KH: We need some help on this one. This is the biggest public pain point, dwarfing shoes and baggies.
First off, TSA does not add people to the watch-lists, no matter how cranky you are at a checkpoint. Second, political views have nothing to do with no-flys or selectees. These myths have taken on urban legend status. There are very strict criteria and they are reviewed by lots of separate people in separate agencies: it is for live terror concerns only. The problem comes from random selectees (literally mathematically random) or people who have the same name and birth date as real no-flys. If you can get a boarding pass, you are not on the no-fly list. This problem will go away when Secure Flight starts in 2008, but we can’t seem to shake the false impression that ordinary Americans get put on a “list.” I am open for suggestions on how to make the public “get it.”

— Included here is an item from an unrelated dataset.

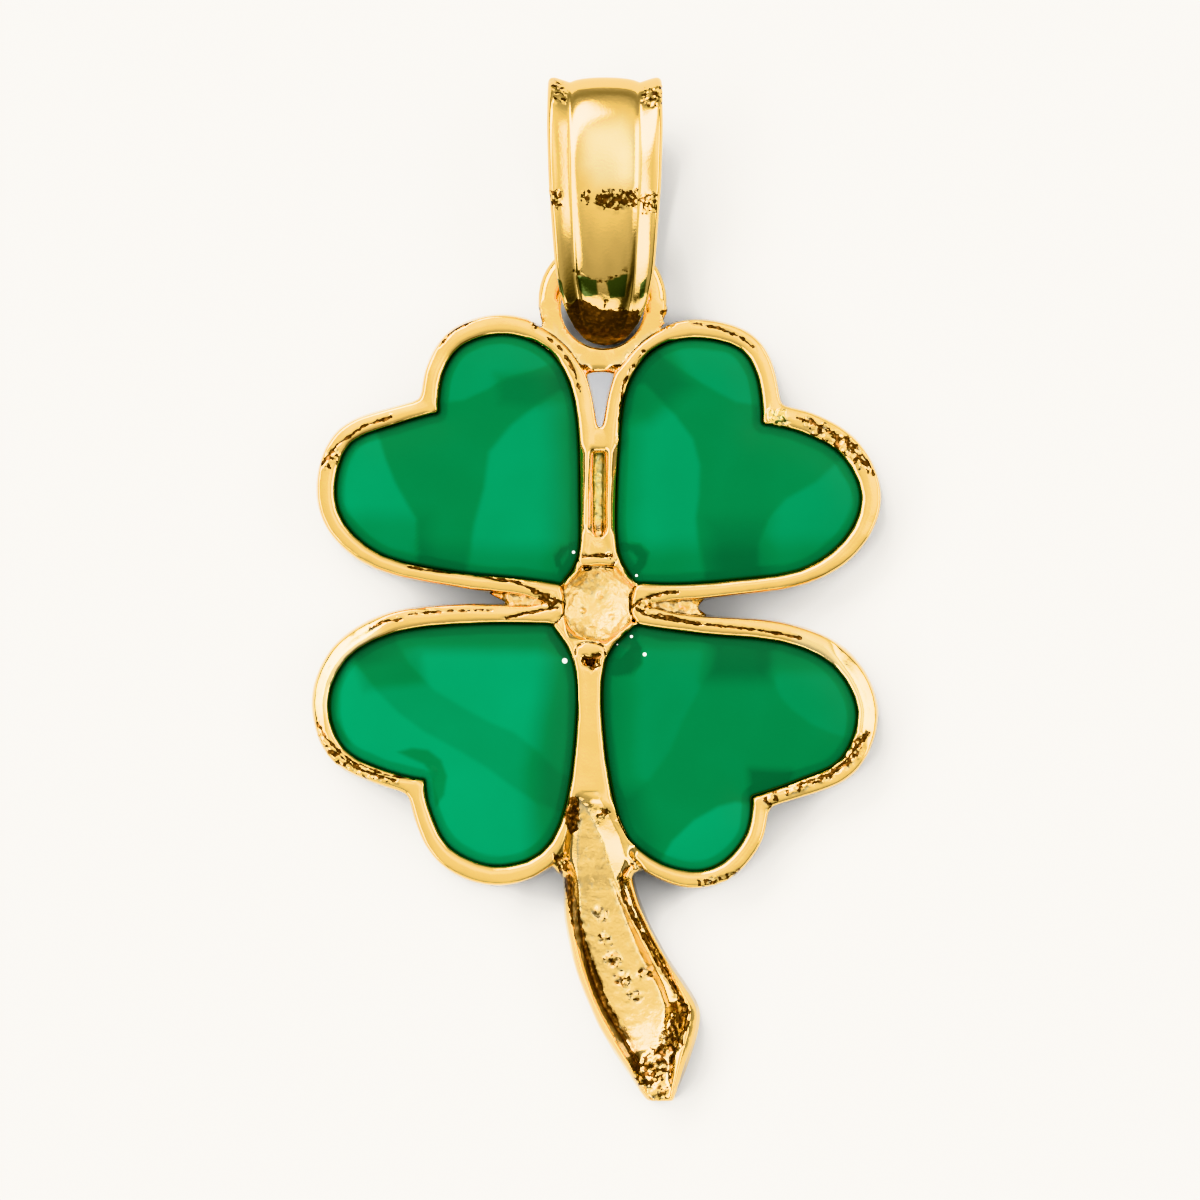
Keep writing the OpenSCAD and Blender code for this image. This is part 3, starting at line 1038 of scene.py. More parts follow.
@dataclass
class Bail:
    """The tapered gold loop with a domed middle and two raised edges.

    Its rough places, its painted highlight and its painted dark and green reflections lie on its front, above a line
    that starts at foot_y and middle_z and rises by middle_slope.
    """

    node: str = "bail"
    levels: int = 3
    foot_y: float = 5.6
    middle_z: float = 0.75
    middle_slope: float = 0.16
    front_above: Span = (-0.1, 0.1)
    front_facing: Span = (-0.3, 0.1)
    middle_yz: tuple[float, float] = (8.43, 1.38)
    inner_facing: Span = (0.0, 0.4)
    inner_pale: float = 0.9
    wave_mm: float = 0.002
    wave_cell: float = 0.7
    crease_rounds: int = 8
    painted_crease_shade: Span = (0.0015, 0.006)
    wear_and_painted_light: tuple[WearAndPaintedLight, ...] = ()

    def build(self, finish: bpy.types.Material) -> bpy.types.Object:
        """Model the loop over its solid.

        Args:
            finish: the gold material.

        Returns:
            The piece.
        """
        bm = merged_copy(self.node)
        bmesh.ops.join_triangles(
            bm, faces=bm.faces, angle_face_threshold=math.pi, angle_shape_threshold=math.pi, topology_influence=1.0
        )
        raw = bpy.data.meshes.new("loop")
        bm.to_mesh(raw)
        bm.free()
        mesh = evaluated_mesh(raw, ("SUBSURF", {"levels": self.levels, "render_levels": self.levels}))
        points, facing = read_rows(mesh, "co"), read_rows(mesh, "normal")
        above = points[:, 2] - self.middle_z - self.middle_slope * (points[:, 1] - self.foot_y)
        front = smoothstep(*self.front_above, above) * smoothstep(*self.front_facing, facing[:, 2])
        push, marks = wear_and_painted_light_marks(points, self.wear_and_painted_light, front, Seed.BAIL_MARKINGS)
        # Paler gold painted on the faces turned in towards the loop's middle, against the orange of gold reflecting
        # gold.
        spoke = points[:, 1:] - np.array(self.middle_yz)
        inward = -(spoke * facing[:, 1:]).sum(1) / np.hypot(*spoke.T)
        painted_pale = self.inner_pale * smoothstep(*self.inner_facing, inward)
        marks[Mark.PAINTED_PALE] = np.maximum(marks[Mark.PAINTED_PALE], painted_pale)
        push += self.wave_mm * layered_grain(points, self.wave_cell, Seed.BAIL_WAVE, 2)
        place(mesh, points + facing * push[:, None])
        # Painted shade in the creases.
        marks[Mark.PAINTED_SHADE] = smoothstep(*self.painted_crease_shade, hollows(mesh, self.crease_rounds))
        for mark, values in marks.items():
            write_mark(mesh, mark, values)
        return finished_piece("gold_bail", mesh, finish, Body.BAIL, self.node)


@dataclass
class EnamelPane:
    """One green pane in its leaf."""

    node: str
    painted_bands: tuple[PaintedBand, ...] = ()
    lenses: tuple[Bead, ...] = ()
    segments: int = 300
    rings: int = 56
    outer_rings: tuple[float, ...] = (1.0, 0.994, 0.984, 0.97)
    ring_power: float = 0.95
    last_ring: float = 0.004
    grow: float = 0.028
    wave_mm: float = 0.003
    wave_cell: float = 1.3
    edge_z: float = 1.06
    dome: float = 0.09
    dome_reach: float = 1.1
    lip_drop: float = 0.03
    lip_reach: float = 0.05
    dark_edge: Span = (0.02, 0.09)
    dark_shade: float = 0.95
    deep_edge: Span = (0.18, 0.25)
    deep_shade: float = 0.55
    border_mm: float = 0.05
    border_cell: float = 0.7

    def height(self, points: np.ndarray, outline: np.ndarray) -> np.ndarray:
        """Give the enamel's surface height above the floor.

        Args:
            points: positions in millimetres.
            outline: the pane's outline.

        Returns:
            Height in millimetres for each point.
        """
        gap = distance_to_path(points[:, :2], outline, closed=True)
        rise = 1.0 - (1.0 - np.clip(gap / self.dome_reach, 0.0, 1.0)) ** 2
        lip = np.clip(gap / self.lip_reach, 0.0, 1.0)
        level = self.edge_z + self.dome * rise - self.lip_drop * (1.0 - np.sqrt(1.0 - (1.0 - lip) ** 2))
        for lens in self.lenses:
            level = level + lens.height(points)
        return level + self.wave_mm * layered_grain(points, self.wave_cell, Seed.PANE_WAVE, 2)

    def build(self, finish: bpy.types.Material) -> bpy.types.Object:
        """Model the pane in its solid's place.

        Args:
            finish: the enamel material.

        Returns:
            The piece.
        """
        outline, foot = LeafOutline(self.node, self.segments).trace()
        run = np.roll(outline, -1, axis=0) - np.roll(outline, 1, axis=0)
        outline = outline + self.grow * np.stack((run[:, 1], -run[:, 0]), axis=1) / np.hypot(*run.T)[:, None]
        mesh = self.stacked_rings(outline, foot)
        points = read_rows(mesh, "co")
        points[self.segments:, 2] = self.height(points[self.segments:], outline)
        place(mesh, points)
        self.mark(mesh, outline)
        return finished_piece(self.node.replace("leaf", "enamel"), mesh, finish, Body.CLOVER, self.node)

    def stacked_rings(self, outline: np.ndarray, foot: float) -> bpy.types.Mesh:
        """Draw rings in from the outline and close them, above and below.

        Args:
            outline: the pane's outline.
            foot: height of its foot.

        Returns:
            A flat mesh whose first vertices are the foot's.
        """
        middle = Vector((*outline.mean(0), 0.0))
        bm = bmesh.new()
        first = bmesh.ops.create_circle(bm, segments=self.segments, radius=1.0, cap_ends=False)["verts"]
        first = sorted(first, key=lambda v: math.atan2(v.co.y, v.co.x) % math.tau)
        turn = np.arctan2(outline[:, 1] - middle.y, outline[:, 0] - middle.x) % math.tau
        for vertex, spot in zip(first, outline[np.argsort(turn)]):
            vertex.co = Vector((spot[0], spot[1], foot))
        base = list(bm.edges)
        steps = 1.0 - (np.arange(1, self.rings) / self.rings) ** self.ring_power
        ring, before = base, 1.0
        for share in (*self.outer_rings, *(self.outer_rings[-1] * steps + self.last_ring)):
            made = bmesh.ops.extrude_edge_only(bm, edges=ring)["geom"]
            ring = [part for part in made if isinstance(part, bmesh.types.BMEdge)]
            moved = [part for part in made if isinstance(part, bmesh.types.BMVert)]
            ratio = share / before
            shrink = Matrix.Diagonal((ratio, ratio, 1.0, 1.0))
            around = Matrix.Translation(middle) @ shrink @ Matrix.Translation(-middle)
            bmesh.ops.transform(bm, matrix=around, verts=moved)
            before = share
        bmesh.ops.edgeloop_fill(bm, edges=ring)
        bmesh.ops.triangle_fill(bm, edges=base, use_beauty=True)
        bmesh.ops.recalc_face_normals(bm, faces=bm.faces)
        mesh = bpy.data.meshes.new(self.node)
        bm.to_mesh(mesh)
        bm.free()
        return mesh

    def mark(self, mesh: bpy.types.Mesh, outline: np.ndarray) -> None:
        """Store the pane's painted bands of reflection and shade, a darker band along its border, and its dark edge.

        Args:
            mesh: the pane in millimetres.
            outline: the pane's outline.
        """
        points = read_rows(mesh, "co")
        gap = distance_to_path(points[:, :2], outline, closed=True)
        tone = np.zeros(len(points))
        for patch in self.painted_bands:
            tone += patch.region.mask(points) * patch.amount
        border = gap + self.border_mm * layered_grain(points, self.border_cell, Seed.PANE_BORDER, 2)
        tone -= self.deep_shade * (1.0 - smoothstep(*self.deep_edge, border))
        write_mark(mesh, Mark.PAINTED_BANDS, tone)
        write_mark(mesh, Mark.EDGE, self.dark_shade * (1.0 - smoothstep(*self.dark_edge, gap)))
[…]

BS: It’s hard to believe that there could be hundreds of thousands of people meeting those very strict criteria, and that’s after the list was cut in half! I know the TSA does not control the no-fly and watch lists, but you’re the public face of those lists. You’re the aspect of homeland security that people come into direct contact with. Some people might find out they’re on the list by being arrested, or being shipped off to Syria for torture, but most people find out they’re on the list by being repeatedly searched and questioned for hours at airports.
The main problem with the list is that it’s secret. Who is on the list is secret. Why someone’s on is secret. How someone can get off is secret. There’s no accountability and there’s no transparency. Of course this kind of thing induces paranoia. It’s the sort of thing you read about in history books about East Germany and other police states.
The best thing you can do to improve the problem is redress. People need the ability to see the evidence against them, challenge their accuser, and have a hearing in a neutral court. If they’re guilty of something, arrest them. And if they’re innocent, stop harassing them. It’s basic liberty.
I don’t actually expect you to fix this; the problem is larger than the TSA. But can you tell us something about redress? It’s been promised to us for years now.
KH: Redress issues are divided into two categories: people on the no-fly list and people who have names similar to them.
In our experience, the first group is not a heavy user of the redress process. They typically don’t want anything to do with the U.S. government. Still, if someone is either wrongly put on or kept on, the Terrorist Screening Center (TSC) removes him or her immediately. In fact, TSA worked with the TSC to review every name, and that review cut the no-fly list in half. Having said that, once someone is really on the no-fly list, I totally agree with what you said about appeal rights. This is true across the board, not just with no-flys. DHS has recently consolidated redress for all DHS activities into one process called DHS TRIP. If you are mistaken for a real no-fly, you can let TSA know and we provide your information to the airlines, who right now are responsible for identifying no-flys trying to fly. Each airline uses its own system, so some can get you cleared to use kiosks, while others still require a visit to the ticket agent. When Secure Flight is operating, we’ll take that in-house at TSA and the problem should go away.
BS: I still don’t see how that will work, as long as the TSA doesn’t have control over who gets on or off the list.